In terms of the digital channel, Millennials prioritize planning, advice and education more so than their older counterparts do, which is something we have observed in our other surveys of individual investors and bank customers. If providers want to help Millennials adequately prepare for retirement, they have to understand their desire for getting help from a human professional and their interest in digital tools and content that they can use on their own time to become more effective investors.

Ellison: Were there any surprises in your research?

Simeonova: There were. One of the bigger surprises was how confident our survey respondents are about their retirement preparedness. Fifty-seven percent indicated that they are confident or very confident that they will be able to afford the retirement lifestyle they desire, and 33% of people are somewhat confident. These numbers are higher for Baby Boomers and members of the Silent Generation. When we compare these confidence figures to the actual assets that participants say they have saved in their DC plans, there’s some clear cause for concern. This again speaks to the need for providers to take an active role in educating participants about the need to save more for retirement.

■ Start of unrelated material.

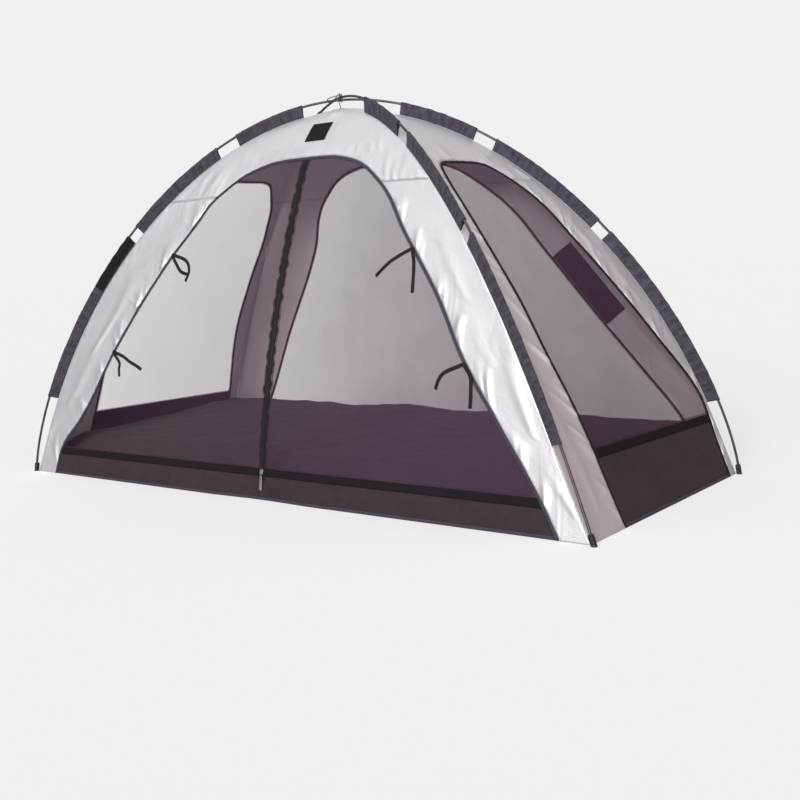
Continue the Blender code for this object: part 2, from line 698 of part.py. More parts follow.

Plan sponsors can also play a role here, by making it as easy as possible for people to save. This includes removing unnecessary hurdles like long vesting periods for company contributions and a minimum age for 401(k) enrollment.

Ellison: Do you have any closing thoughts?

McGovern: Given the uncertain future of Social Security and the well-documented decline of the defined benefit plan, defined contribution plans have really become the foundation of our nation’s retirement savings system. That’s why it’s so critical that providers and sponsors work together to spur participants to make the most of their DC plans. More and better communication should improve participant engagement, which should ultimately lead to better retirement outcomes. Beyond that, access to advice is only going to grow in importance as Millennials become the majority of the workforce over the next few years.